Yeah, we know. We all know. The rest of the roster is pretty well-rounded, but this is a disappointingly jagged edge. Eddie Rosario had a .310 xwOBA for his career before the eye surgery, which isn’t really usable in the corner outfield; even for the past three pre-2022 years, including the playoffs, it was just .329, which is eh. And he’s got a ton more downside risk than just his recent pre-2022 performance, given that he doesn’t field well and never hit well after returning in 2022, either.
Marcell Ozuna has a vortex of problems. The xwOBA is still okay-ish, but the reality is that prior to his four-year deal and the various off-field issues, he had posted xwOBAs in the 85th percentile or higher among regulars for four straight years, even if the wOBAs didn’t always match (because of a slice, or whatever else). Now, his wOBA is still under his xwOBA, but the xwOBA has also slipped well below the 80th percentile. A guy with elite offensive potential that offers no defensive value signed to his deal is still a bargain; that same guy with potential offense dropping to just above average-y might be worth rostering, but doesn’t offer much else.

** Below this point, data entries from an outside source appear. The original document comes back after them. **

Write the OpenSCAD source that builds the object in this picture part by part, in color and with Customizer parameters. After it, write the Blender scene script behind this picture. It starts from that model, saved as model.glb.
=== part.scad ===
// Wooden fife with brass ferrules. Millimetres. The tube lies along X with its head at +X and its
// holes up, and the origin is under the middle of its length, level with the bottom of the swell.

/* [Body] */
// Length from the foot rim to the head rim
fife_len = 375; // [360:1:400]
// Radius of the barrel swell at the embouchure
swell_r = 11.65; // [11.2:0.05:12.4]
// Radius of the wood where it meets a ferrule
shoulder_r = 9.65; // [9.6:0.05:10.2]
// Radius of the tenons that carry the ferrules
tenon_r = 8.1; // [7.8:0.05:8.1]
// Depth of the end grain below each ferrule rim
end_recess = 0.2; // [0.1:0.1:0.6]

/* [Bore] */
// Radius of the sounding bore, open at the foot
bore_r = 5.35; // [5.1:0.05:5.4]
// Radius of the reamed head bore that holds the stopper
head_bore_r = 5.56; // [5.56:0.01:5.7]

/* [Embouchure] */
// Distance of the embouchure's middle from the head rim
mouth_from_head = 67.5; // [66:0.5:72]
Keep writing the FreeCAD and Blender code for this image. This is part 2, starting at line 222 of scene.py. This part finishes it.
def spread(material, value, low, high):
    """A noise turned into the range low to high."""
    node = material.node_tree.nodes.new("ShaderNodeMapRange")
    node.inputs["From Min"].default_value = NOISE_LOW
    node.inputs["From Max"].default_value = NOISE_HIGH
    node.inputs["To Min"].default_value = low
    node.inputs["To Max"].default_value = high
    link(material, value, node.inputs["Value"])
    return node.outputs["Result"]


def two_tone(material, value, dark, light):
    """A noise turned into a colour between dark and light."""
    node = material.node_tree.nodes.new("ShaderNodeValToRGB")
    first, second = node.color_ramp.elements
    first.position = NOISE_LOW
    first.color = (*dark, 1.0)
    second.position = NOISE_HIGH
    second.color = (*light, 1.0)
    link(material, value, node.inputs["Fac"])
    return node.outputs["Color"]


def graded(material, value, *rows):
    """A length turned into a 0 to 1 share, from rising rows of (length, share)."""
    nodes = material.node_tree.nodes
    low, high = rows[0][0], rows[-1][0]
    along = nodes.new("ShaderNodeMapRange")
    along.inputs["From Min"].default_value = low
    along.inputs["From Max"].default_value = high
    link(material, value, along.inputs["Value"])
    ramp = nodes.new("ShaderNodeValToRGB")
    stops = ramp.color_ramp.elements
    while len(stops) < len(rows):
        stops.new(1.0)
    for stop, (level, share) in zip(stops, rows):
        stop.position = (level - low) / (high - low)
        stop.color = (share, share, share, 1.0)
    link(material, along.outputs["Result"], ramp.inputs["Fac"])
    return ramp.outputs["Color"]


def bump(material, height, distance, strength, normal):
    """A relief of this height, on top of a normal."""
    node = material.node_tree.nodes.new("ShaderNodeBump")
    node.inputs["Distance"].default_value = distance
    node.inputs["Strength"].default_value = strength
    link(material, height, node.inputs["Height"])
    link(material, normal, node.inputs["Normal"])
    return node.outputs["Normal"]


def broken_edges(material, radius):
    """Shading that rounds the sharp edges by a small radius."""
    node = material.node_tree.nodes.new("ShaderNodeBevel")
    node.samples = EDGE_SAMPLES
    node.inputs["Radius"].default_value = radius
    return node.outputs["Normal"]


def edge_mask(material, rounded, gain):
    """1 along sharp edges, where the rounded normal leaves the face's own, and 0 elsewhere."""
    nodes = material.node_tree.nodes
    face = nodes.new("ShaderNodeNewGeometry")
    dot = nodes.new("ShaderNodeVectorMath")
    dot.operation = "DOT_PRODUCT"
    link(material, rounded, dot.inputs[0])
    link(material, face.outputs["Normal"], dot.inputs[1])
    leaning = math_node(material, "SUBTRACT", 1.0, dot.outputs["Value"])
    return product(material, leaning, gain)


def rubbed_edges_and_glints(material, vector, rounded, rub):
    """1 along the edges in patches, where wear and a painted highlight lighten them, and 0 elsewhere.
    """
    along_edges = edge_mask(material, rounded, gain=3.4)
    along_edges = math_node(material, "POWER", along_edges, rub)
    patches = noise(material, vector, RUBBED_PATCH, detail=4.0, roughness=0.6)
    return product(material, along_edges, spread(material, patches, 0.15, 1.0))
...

But, that aside, the Braves’ roster is great, even compared to their peers. Even if injuries strike, maybe the Braves don’t have great in-house replacements for each position, but the production well is so deep that it shouldn’t rattle the team’s overall fortunes too much. The season doesn’t hinge on the health or production of a single superlative performer, but has more-than-quality assets pretty much all around.
It should be a fantastic season, provided all the rules changes, expanded playoffs, and everything else doesn’t dampen your enthusiasm like it has mine.